▶ **Task objective**: In the listing below, find the line with "tip: How far", then repeat exactly every line from the top through that one.

___

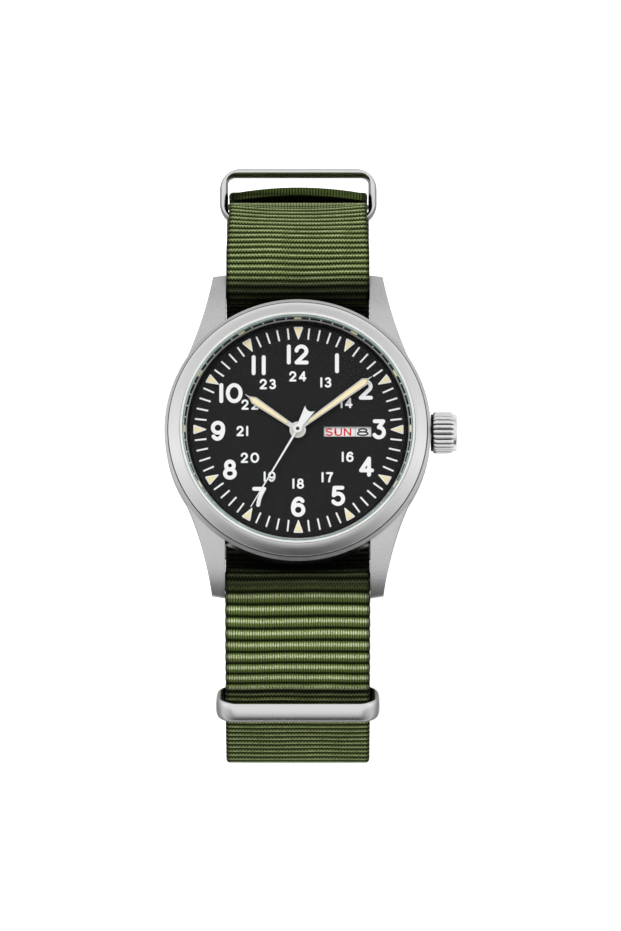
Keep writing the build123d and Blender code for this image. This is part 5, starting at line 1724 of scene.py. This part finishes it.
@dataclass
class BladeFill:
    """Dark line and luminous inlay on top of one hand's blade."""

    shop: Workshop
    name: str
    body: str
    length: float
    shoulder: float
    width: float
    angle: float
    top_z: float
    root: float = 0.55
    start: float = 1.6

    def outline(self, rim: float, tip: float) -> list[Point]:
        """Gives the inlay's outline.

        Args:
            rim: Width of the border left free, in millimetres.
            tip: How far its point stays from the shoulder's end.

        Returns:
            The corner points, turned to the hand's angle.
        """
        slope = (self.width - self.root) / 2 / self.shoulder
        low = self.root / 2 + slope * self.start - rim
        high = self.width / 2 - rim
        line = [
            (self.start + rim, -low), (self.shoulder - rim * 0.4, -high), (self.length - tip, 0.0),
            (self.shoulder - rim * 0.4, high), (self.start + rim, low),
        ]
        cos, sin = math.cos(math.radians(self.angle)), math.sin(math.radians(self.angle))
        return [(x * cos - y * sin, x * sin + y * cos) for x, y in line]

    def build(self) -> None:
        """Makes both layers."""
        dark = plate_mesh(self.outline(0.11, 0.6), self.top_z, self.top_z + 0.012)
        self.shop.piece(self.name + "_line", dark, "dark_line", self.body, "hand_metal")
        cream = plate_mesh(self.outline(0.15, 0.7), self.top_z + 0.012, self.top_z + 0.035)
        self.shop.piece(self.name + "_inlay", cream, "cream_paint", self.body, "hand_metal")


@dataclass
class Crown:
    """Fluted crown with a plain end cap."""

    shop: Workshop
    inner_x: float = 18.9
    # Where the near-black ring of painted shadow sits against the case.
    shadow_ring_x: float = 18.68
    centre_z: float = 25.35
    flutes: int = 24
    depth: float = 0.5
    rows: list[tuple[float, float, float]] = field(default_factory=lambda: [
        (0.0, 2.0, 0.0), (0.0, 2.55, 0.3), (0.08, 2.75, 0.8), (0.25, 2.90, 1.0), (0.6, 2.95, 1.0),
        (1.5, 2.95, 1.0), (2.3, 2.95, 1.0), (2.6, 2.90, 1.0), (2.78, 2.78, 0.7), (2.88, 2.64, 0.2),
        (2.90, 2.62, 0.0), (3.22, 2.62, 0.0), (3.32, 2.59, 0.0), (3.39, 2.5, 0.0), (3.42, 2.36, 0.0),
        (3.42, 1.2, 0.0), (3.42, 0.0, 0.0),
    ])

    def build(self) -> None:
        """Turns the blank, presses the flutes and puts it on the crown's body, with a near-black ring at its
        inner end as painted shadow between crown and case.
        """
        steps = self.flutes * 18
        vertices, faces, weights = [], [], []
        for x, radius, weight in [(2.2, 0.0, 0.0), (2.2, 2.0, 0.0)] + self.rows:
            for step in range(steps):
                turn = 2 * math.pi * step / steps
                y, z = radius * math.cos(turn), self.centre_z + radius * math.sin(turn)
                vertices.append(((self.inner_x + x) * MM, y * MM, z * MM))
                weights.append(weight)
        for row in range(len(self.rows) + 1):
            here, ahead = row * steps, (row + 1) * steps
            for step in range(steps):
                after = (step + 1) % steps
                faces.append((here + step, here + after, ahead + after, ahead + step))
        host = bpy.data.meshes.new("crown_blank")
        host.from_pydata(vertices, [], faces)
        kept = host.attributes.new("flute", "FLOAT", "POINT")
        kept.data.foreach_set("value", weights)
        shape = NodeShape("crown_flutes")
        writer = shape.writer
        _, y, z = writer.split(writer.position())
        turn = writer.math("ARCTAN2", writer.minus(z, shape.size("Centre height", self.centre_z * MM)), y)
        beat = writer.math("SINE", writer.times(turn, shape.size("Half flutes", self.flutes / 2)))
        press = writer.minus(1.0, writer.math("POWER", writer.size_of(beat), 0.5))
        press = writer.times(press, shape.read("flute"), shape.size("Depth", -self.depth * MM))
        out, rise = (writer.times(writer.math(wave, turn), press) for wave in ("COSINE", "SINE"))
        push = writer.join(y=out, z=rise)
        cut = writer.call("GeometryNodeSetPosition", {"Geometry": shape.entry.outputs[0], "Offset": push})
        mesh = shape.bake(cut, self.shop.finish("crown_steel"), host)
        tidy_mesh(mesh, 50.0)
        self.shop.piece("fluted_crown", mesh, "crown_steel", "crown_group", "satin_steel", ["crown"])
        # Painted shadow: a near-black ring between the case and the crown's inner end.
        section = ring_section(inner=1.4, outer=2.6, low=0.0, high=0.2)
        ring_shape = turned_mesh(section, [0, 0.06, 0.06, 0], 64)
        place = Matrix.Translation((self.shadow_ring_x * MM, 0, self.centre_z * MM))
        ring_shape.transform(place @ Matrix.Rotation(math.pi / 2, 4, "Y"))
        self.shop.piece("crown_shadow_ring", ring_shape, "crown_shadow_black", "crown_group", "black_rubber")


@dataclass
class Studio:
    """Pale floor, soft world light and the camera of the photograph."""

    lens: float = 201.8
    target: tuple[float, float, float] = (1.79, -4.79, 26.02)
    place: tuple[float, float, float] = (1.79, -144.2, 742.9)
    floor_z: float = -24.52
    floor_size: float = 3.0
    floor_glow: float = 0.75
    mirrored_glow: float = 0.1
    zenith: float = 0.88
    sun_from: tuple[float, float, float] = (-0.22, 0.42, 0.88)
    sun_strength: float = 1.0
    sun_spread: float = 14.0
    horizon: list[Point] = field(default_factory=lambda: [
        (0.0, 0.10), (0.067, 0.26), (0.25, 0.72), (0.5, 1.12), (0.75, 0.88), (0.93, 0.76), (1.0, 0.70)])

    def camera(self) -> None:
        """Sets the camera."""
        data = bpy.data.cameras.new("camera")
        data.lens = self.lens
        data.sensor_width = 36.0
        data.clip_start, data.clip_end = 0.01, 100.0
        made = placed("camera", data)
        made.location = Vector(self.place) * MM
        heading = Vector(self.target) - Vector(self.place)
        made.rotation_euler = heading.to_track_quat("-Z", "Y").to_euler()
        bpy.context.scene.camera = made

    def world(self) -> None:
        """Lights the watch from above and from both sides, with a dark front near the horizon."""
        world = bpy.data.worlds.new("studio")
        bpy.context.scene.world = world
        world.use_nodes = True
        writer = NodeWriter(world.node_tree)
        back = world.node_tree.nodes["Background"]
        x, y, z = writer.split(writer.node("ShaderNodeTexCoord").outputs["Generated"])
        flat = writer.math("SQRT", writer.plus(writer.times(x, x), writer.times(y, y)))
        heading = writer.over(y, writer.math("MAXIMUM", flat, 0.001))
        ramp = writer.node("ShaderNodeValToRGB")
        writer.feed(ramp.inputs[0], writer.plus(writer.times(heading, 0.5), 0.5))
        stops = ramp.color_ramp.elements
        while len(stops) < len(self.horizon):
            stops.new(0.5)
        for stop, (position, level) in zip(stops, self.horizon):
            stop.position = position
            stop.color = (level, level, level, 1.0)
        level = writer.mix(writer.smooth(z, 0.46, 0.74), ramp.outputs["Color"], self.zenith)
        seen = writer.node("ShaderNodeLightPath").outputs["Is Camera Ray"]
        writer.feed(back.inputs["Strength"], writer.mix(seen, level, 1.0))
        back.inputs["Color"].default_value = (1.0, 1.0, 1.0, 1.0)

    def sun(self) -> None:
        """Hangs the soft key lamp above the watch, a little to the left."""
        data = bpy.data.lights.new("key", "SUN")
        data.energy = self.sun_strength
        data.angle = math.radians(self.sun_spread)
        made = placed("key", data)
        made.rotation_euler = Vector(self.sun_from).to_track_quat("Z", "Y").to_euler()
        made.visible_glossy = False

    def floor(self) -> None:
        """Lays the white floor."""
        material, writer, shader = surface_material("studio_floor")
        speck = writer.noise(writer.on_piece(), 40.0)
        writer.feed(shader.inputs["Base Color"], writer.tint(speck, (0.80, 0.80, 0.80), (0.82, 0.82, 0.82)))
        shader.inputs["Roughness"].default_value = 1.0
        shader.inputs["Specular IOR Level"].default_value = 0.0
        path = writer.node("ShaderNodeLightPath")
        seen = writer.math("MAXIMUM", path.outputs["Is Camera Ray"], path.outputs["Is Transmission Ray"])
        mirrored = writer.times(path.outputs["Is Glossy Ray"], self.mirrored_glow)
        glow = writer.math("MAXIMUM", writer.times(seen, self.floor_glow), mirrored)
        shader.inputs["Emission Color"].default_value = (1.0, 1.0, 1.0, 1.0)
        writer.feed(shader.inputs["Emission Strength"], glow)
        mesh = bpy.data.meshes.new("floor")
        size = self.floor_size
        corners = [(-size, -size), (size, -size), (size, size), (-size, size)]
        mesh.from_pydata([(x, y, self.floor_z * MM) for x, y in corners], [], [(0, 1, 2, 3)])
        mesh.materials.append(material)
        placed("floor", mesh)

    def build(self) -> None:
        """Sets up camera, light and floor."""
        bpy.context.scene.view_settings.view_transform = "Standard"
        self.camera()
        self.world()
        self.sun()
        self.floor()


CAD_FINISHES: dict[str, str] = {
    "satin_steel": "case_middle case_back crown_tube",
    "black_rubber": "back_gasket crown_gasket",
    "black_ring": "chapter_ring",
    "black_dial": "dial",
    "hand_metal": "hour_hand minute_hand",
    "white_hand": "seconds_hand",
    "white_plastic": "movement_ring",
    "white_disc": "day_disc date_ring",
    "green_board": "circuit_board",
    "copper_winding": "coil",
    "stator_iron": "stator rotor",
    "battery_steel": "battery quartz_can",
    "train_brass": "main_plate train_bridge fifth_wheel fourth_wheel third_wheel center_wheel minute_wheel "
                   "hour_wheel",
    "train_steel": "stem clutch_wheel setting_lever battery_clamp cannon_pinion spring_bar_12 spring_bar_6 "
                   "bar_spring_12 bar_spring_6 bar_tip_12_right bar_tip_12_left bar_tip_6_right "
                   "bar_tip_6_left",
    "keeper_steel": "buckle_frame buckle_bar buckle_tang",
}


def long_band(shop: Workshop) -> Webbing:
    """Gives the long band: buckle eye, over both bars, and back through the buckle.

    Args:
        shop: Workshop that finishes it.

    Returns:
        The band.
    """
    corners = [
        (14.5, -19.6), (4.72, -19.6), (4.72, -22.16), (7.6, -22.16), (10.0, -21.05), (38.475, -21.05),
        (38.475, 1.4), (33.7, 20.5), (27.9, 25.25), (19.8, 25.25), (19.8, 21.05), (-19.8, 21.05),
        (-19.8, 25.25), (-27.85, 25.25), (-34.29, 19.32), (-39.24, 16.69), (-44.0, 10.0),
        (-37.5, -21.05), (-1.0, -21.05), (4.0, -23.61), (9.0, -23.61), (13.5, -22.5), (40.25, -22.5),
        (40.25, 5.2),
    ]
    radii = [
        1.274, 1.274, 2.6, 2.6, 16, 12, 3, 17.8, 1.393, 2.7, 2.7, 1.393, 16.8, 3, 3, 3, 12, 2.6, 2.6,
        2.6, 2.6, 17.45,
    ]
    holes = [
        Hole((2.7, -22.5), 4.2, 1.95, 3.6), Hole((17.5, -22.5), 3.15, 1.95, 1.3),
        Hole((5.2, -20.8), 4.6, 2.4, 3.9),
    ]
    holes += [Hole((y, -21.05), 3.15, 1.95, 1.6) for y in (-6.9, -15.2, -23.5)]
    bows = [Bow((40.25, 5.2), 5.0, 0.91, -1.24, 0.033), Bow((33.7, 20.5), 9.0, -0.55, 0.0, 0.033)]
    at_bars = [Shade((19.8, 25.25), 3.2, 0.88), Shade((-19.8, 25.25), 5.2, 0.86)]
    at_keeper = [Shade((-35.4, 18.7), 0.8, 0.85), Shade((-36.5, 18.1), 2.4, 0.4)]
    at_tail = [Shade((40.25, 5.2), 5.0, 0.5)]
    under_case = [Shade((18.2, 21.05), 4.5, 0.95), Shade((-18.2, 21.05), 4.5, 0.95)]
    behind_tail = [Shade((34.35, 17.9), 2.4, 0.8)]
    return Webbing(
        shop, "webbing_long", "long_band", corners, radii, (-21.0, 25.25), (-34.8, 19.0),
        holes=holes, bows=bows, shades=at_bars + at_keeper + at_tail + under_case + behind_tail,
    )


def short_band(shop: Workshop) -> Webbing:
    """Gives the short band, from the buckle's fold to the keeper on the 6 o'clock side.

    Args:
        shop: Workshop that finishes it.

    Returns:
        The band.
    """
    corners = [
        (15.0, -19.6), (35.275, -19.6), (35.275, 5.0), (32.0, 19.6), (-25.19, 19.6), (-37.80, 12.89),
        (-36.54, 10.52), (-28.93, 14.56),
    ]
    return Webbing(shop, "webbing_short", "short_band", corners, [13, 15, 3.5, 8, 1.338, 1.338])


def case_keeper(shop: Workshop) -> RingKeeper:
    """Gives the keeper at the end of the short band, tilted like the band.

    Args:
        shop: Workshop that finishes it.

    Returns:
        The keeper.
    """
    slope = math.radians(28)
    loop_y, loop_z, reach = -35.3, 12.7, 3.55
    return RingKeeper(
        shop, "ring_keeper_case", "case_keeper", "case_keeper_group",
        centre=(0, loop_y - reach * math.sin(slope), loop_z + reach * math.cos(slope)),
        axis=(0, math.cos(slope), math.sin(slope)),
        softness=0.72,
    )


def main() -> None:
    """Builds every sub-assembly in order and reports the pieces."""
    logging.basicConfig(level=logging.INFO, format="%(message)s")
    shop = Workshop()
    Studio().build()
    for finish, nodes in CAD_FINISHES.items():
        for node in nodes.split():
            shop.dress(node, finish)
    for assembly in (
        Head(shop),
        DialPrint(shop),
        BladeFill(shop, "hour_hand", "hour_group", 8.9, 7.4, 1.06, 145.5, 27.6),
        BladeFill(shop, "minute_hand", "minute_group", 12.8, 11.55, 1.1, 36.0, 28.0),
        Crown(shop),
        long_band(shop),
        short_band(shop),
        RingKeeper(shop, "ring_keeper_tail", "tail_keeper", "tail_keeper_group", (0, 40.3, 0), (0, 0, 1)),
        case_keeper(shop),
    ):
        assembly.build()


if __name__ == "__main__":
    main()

___

▶ **Response to this exercise**:
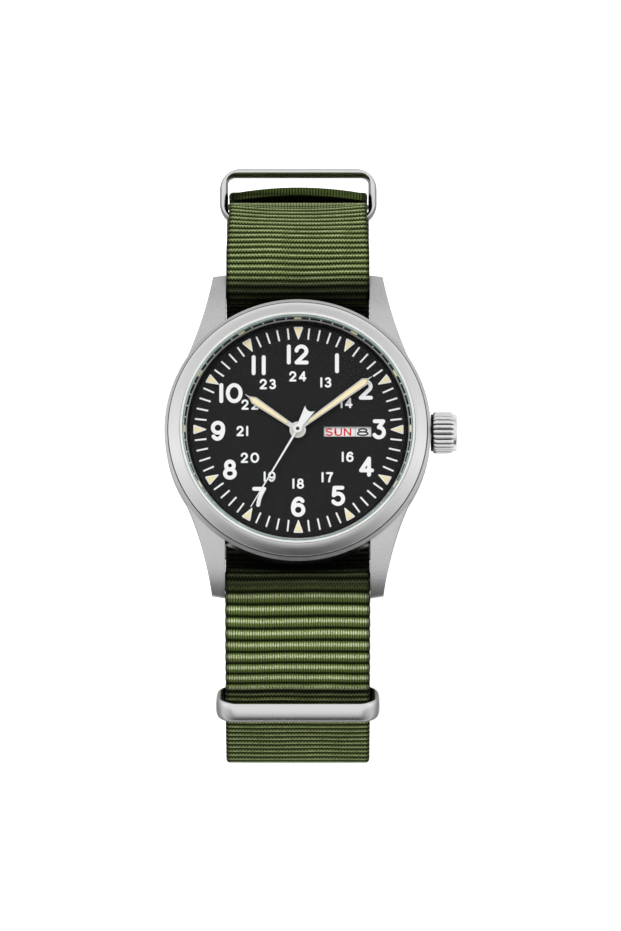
Keep writing the build123d and Blender code for this image. This is part 5, starting at line 1724 of scene.py. This part finishes it.
@dataclass
class BladeFill:
    """Dark line and luminous inlay on top of one hand's blade."""

    shop: Workshop
    name: str
    body: str
    length: float
    shoulder: float
    width: float
    angle: float
    top_z: float
    root: float = 0.55
    start: float = 1.6

    def outline(self, rim: float, tip: float) -> list[Point]:
        """Gives the inlay's outline.

        Args:
            rim: Width of the border left free, in millimetres.
            tip: How far its point stays from the shoulder's end.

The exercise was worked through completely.